The biggest difference is the tax layer applied to profit. For a limited company, the business pays corporation tax on taxable profits. For a sole trader, profits are generally taxed through self assessment, with income tax and Class 4 National Insurance in the owner’s hands. That means the same operating profit can produce different tax outcomes depending on structure.
When a limited company calculation is useful
- You prepare annual accounts and want a quick estimate of corporation tax exposure.
- You need to understand whether rising profits could move you from the small profits band toward the main rate band.
- You want to model profit retention inside the company before dividends or director remuneration decisions.
When a sole trader calculation is useful
- You want to estimate self assessment liabilities in advance.

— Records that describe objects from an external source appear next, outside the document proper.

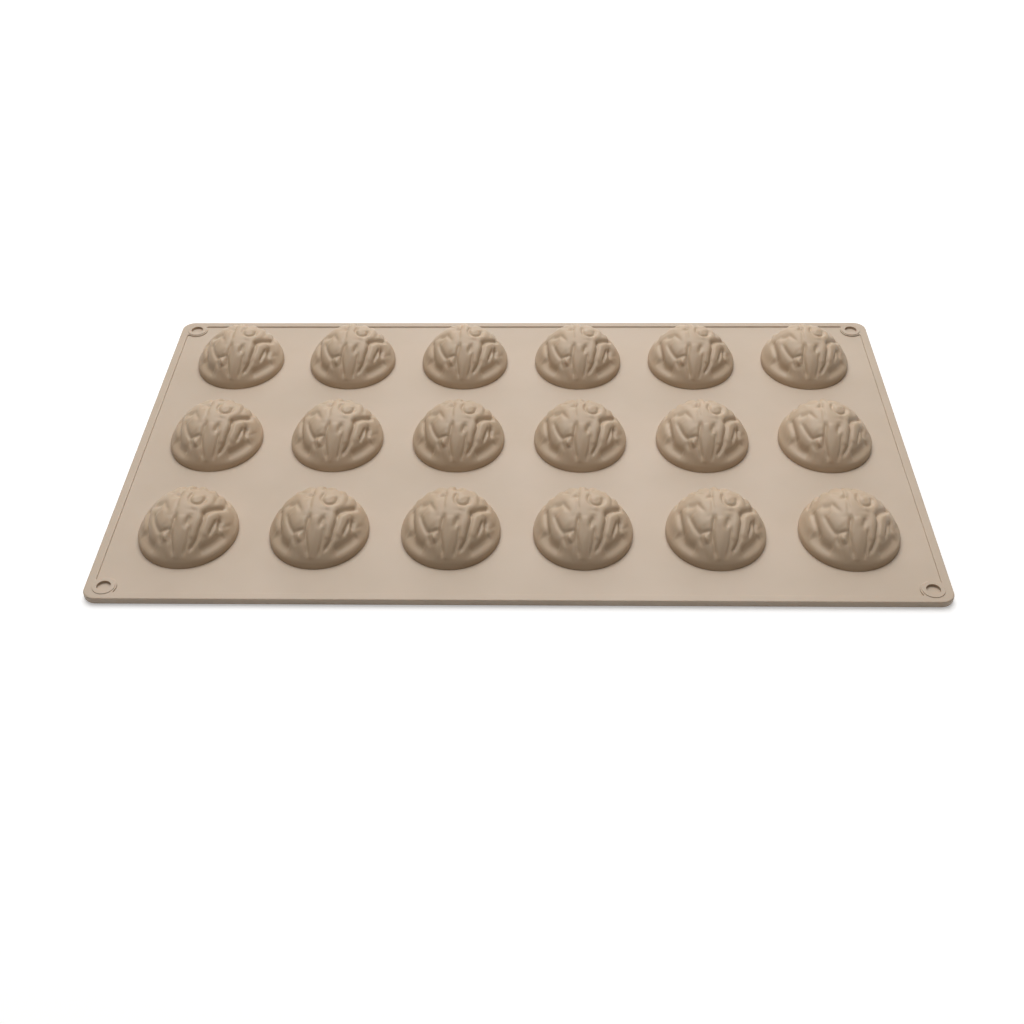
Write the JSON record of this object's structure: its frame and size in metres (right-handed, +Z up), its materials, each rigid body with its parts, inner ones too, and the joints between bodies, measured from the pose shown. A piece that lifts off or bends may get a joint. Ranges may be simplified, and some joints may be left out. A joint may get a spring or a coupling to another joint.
{
  "type": "silicone walnut mold",
  "caption": "Flat rectangular silicone mould with rows of half-walnut cups, a raised border and a round socket in each corner, for casting or baking nut-shaped sweets.",
  "frame": {"origin": "middle of the underside of the sheet, on the surface that the mould lies on", "axes": "+X along the sheet to the right end seen from the front, +Y across it to the back row, +Z up through the cups"},
  "size_m": [0.3, 0.175, 0.0163],
  "materials": {
    "silicone": "satin"
  },
  "bodies": {
    "root": {"web_front_row": "silicone", "web_middle_row": "silicone", "web_back_row": "silicone", "border_left": "silicone", "border_right": "silicone", "border_front": "silicone", "border_back": "silicone", "corner_pad_front_left": "silicone", "corner_pad_front_right": "silicone", "corner_pad_back_left": "silicone", "corner_pad_back_right": "silicone", "walnut_cup_front_1": "silicone", "walnut_cup_front_2": "silicone", "walnut_cup_front_3": "silicone", "walnut_cup_front_4": "silicone", "walnut_cup_front_5": "silicone", "walnut_cup_front_6": "silicone", "walnut_cup_middle_1": "silicone", "walnut_cup_middle_2": "silicone", "walnut_cup_middle_3": "silicone", "walnut_cup_middle_4": "silicone", "walnut_cup_middle_5": "silicone", "walnut_cup_middle_6": "silicone", "walnut_cup_back_1": "silicone", "walnut_cup_back_2": "silicone", "walnut_cup_back_3": "silicone", "walnut_cup_back_4": "silicone", "walnut_cup_back_5": "silicone", "walnut_cup_back_6": "silicone"}
  },
  "joints": []
}
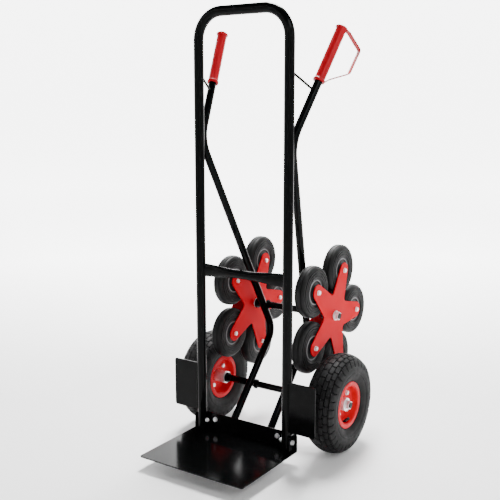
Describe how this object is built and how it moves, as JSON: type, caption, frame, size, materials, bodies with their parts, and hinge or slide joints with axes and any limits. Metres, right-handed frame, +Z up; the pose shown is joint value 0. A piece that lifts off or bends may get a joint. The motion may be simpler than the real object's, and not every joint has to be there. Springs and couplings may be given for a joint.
{
  "type": "stair climbing trolley",
  "caption": "Upright hand truck with a hoop frame, toe plate, raked grip handles, pneumatic wheels and rotating star clusters of small wheels for climbing stairs.",
  "frame": {"origin": "centre of the trolley's bounding box at the level of the tyres' lowest points", "axes": "+Z up along the hoop's legs, +X across to the right-hand wheel as seen from the toe plate, -Y towards the toe plate"},
  "size_m": [0.4832, 0.6442, 1.1304],
  "materials": {
    "frame_black": "gloss powder coat",
    "star_red": "gloss powder coat",
    "rim_red": "gloss paint",
    "road_tyre": "matt moulded rubber",
    "star_tyre": "satin moulded rubber",
    "star_core": "moulded",
    "tube_rubber": "smooth",
    "grip_red": "moulded gloss",
    "zinc": "bright zinc plate"
  },
  "bodies": {
    "frame": {"hoop_frame": "frame_black", "cross_tube": "frame_black", "handle_tube_left": "frame_black", "handle_tube_right": "frame_black", "brace_rods": "frame_black", "lower_strap": "frame_black", "toe_plate": "frame_black", "wheel_guard_left": "frame_black", "wheel_guard_right": "frame_black", "frame_bolts": "zinc", "frame_nuts": "zinc", "grip_left": "grip_red", "grip_right": "grip_red", "hand_guard_left": "grip_red", "hand_guard_right": "grip_red", "wheel_axle": "frame_black", "star_axle": "frame_black", "axle_collars": "frame_black", "axle_washers": "zinc", "axle_nuts": "zinc"},
    "wheel_left": {"wheel_left_tyre": "road_tyre", "wheel_left_inner_tube": "tube_rubber", "wheel_left_rim_outer": "rim_red", "wheel_left_rim_inner": "rim_red", "wheel_left_hub": "zinc", "wheel_left_rim_bolts": "zinc"},
    "wheel_right": {"wheel_right_tyre": "road_tyre", "wheel_right_inner_tube": "tube_rubber", "wheel_right_rim_outer": "rim_red", "wheel_right_rim_inner": "rim_red", "wheel_right_hub": "zinc", "wheel_right_rim_bolts": "zinc"},
    "star_left": {"star_left_plate_outer": "star_red", "star_left_plate_inner": "star_red", "star_left_hub": "zinc", "star_left_bolts": "zinc"},
    "star_left_wheel_1": {"star_left_tyre_1": "star_tyre", "star_left_core_1": "star_core"},
    "star_left_wheel_2": {"star_left_tyre_2": "star_tyre", "star_left_core_2": "star_core"},
    "star_left_wheel_3": {"star_left_tyre_3": "star_tyre", "star_left_core_3": "star_core"},
    "star_left_wheel_4": {"star_left_tyre_4": "star_tyre", "star_left_core_4": "star_core"},
    "star_left_wheel_5": {"star_left_tyre_5": "star_tyre", "star_left_core_5": "star_core"},
    "star_right": {"star_right_plate_outer": "star_red", "star_right_plate_inner": "star_red", "star_right_hub": "zinc", "star_right_bolts": "zinc"},
    "star_right_wheel_1": {"star_right_tyre_1": "star_tyre", "star_right_core_1": "star_core"},
    "star_right_wheel_2": {"star_right_tyre_2": "star_tyre", "star_right_core_2": "star_core"},
    "star_right_wheel_3": {"star_right_tyre_3": "star_tyre", "star_right_core_3": "star_core"},
    "star_right_wheel_4": {"star_right_tyre_4": "star_tyre", "star_right_core_4": "star_core"},
    "star_right_wheel_5": {"star_right_tyre_5": "star_tyre", "star_right_core_5": "star_core"}
  },
  "joints": [
    {"name": "wheel_left_spin", "type": "hinge", "parent": "frame", "child": "wheel_left", "pos_m": [-0.2005, 0.05587, 0.13], "axis": [1, 0, 0], "continuous": true},
    {"name": "wheel_right_spin", "type": "hinge", "parent": "frame", "child": "wheel_right", "pos_m": [0.2005, 0.05587, 0.13], "axis": [1, 0, 0], "continuous": true},
    {"name": "star_left_turn", "type": "hinge", "parent": "frame", "child": "star_left", "pos_m": [-0.1263, 0.13048, 0.34], "axis": [1, 0, 0], "continuous": true},
    {"name": "star_left_wheel_1_spin", "type": "hinge", "parent": "star_left", "child": "star_left_wheel_1", "pos_m": [-0.1263, 0.17754, 0.45473], "axis": [1, 0, 0], "continuous": true},
    {"name": "star_left_wheel_2_spin", "type": "hinge", "parent": "star_left", "child": "star_left_wheel_2", "pos_m": [-0.1263, 0.25413, 0.3307], "axis": [1, 0, 0], "continuous": true},
    {"name": "star_left_wheel_3_spin", "type": "hinge", "parent": "star_left", "child": "star_left_wheel_3", "pos_m": [-0.1263, 0.15985, 0.21953], "axis": [1, 0, 0], "continuous": true},
    {"name": "star_left_wheel_4_spin", "type": "hinge", "parent": "star_left", "child": "star_left_wheel_4", "pos_m": [-0.1263, 0.02498, 0.27484], "axis": [1, 0, 0], "continuous": true},
    {"name": "star_left_wheel_5_spin", "type": "hinge", "parent": "star_left", "child": "star_left_wheel_5", "pos_m": [-0.1263, 0.03591, 0.4202], "axis": [1, 0, 0], "continuous": true},
    {"name": "star_right_turn", "type": "hinge", "parent": "frame", "child": "star_right", "pos_m": [0.1263, 0.13048, 0.34], "axis": [1, 0, 0], "continuous": true},
    {"name": "star_right_wheel_1_spin", "type": "hinge", "parent": "star_right", "child": "star_right_wheel_1", "pos_m": [0.1263, 0.17754, 0.45473], "axis": [1, 0, 0], "continuous": true},
    {"name": "star_right_wheel_2_spin", "type": "hinge", "parent": "star_right", "child": "star_right_wheel_2", "pos_m": [0.1263, 0.25413, 0.3307], "axis": [1, 0, 0], "continuous": true},
    {"name": "star_right_wheel_3_spin", "type": "hinge", "parent": "star_right", "child": "star_right_wheel_3", "pos_m": [0.1263, 0.15985, 0.21953], "axis": [1, 0, 0], "continuous": true},
    {"name": "star_right_wheel_4_spin", "type": "hinge", "parent": "star_right", "child": "star_right_wheel_4", "pos_m": [0.1263, 0.02498, 0.27484], "axis": [1, 0, 0], "continuous": true},
    {"name": "star_right_wheel_5_spin", "type": "hinge", "parent": "star_right", "child": "star_right_wheel_5", "pos_m": [0.1263, 0.03591, 0.4202], "axis": [1, 0, 0], "continuous": true}
  ]
}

- You need to budget for both income tax and Class 4 National Insurance.
- You want a quick view of how additional profit changes take home income.
This calculator uses current mainstream thresholds for England, Wales, and Northern Ireland for sole traders, and current corporation tax bands for limited companies. It is intended as a practical estimate, not a substitute for a full tax return or statutory accounts process.
How accountants use numbers like these in practice
A professional accountant does much more than run a formula. They review the quality of the records, classify costs correctly, check VAT treatment, adjust for disallowable expenses, assess capital allowances, review payroll entries, and reconcile balance sheet positions. However, the starting point is often a simple management estimate like the one on this page.
For example, if your calculator result shows a low net profit despite healthy sales, an accountant might investigate:
- Whether margins are being squeezed by one or two large cost categories.
- Whether expenses are rising because of duplicate software, poor stock control, or weak pricing discipline.
- Whether VAT coding is correct and all recoverable VAT is being captured.
- Whether the business structure still matches the owner’s commercial goals.
- Whether quarterly reviews could replace year end surprises.
Best practices for more accurate calculator results
1. Keep your input figures clean
Do not mix personal spending with business costs. If the source data is poor, the calculator output will also be poor. Good bookkeeping should come first.
2. Enter amounts excluding VAT
This creates a cleaner profit picture and allows the VAT estimate to be shown separately. Mixing VAT inclusive and VAT exclusive figures often leads to confusion.
3. Update monthly, not just annually
Monthly use gives a much stronger management signal. It helps spot deteriorating margins, seasonal changes, and tax build up well before filing deadlines.
4. Treat estimates as planning tools
Accounting calculators are excellent for quick forecasting. They are not a substitute for statutory accounts, formal tax advice, or industry specific VAT treatment.
5. Review associated company rules if you run multiple companies
For corporation tax, the lower and upper limits are divided by the number of associated companies plus one. If you operate multiple connected companies, your thresholds may be lower than you expect. This calculator allows you to reflect that at a simple planning level.
Common mistakes business owners make
- Using sales as a measure of success without watching margins.
- Ignoring VAT until the return is due.
- Assuming every purchase has recoverable VAT.
- Forgetting to reserve money for tax.
- Classifying irregular costs as if they were recurring monthly costs.
- Comparing one quarter with another without considering seasonality.
Useful official sources for UK accounting and tax rules
If you want to validate current thresholds or review official guidance, these sources are strong starting points:
Final thoughts on choosing the right accounting calculator UK approach
The best accounting calculator is one that helps you make a decision, not one that simply displays a number. If it shows healthy turnover but weak post tax profit, your next step may be pricing or cost review. If it shows a large VAT bill, your next step may be tighter cash flow management. If it shows rising profit in a limited company, your next step may be discussing remuneration, pension contributions, or reinvestment strategy with your accountant.
Used regularly, a calculator like this can become part of a wider finance routine: monthly bookkeeping, management reports, quarterly tax reserves, and annual strategic planning. It is quick enough for everyday use but detailed enough to give a realistic snapshot of where the business stands.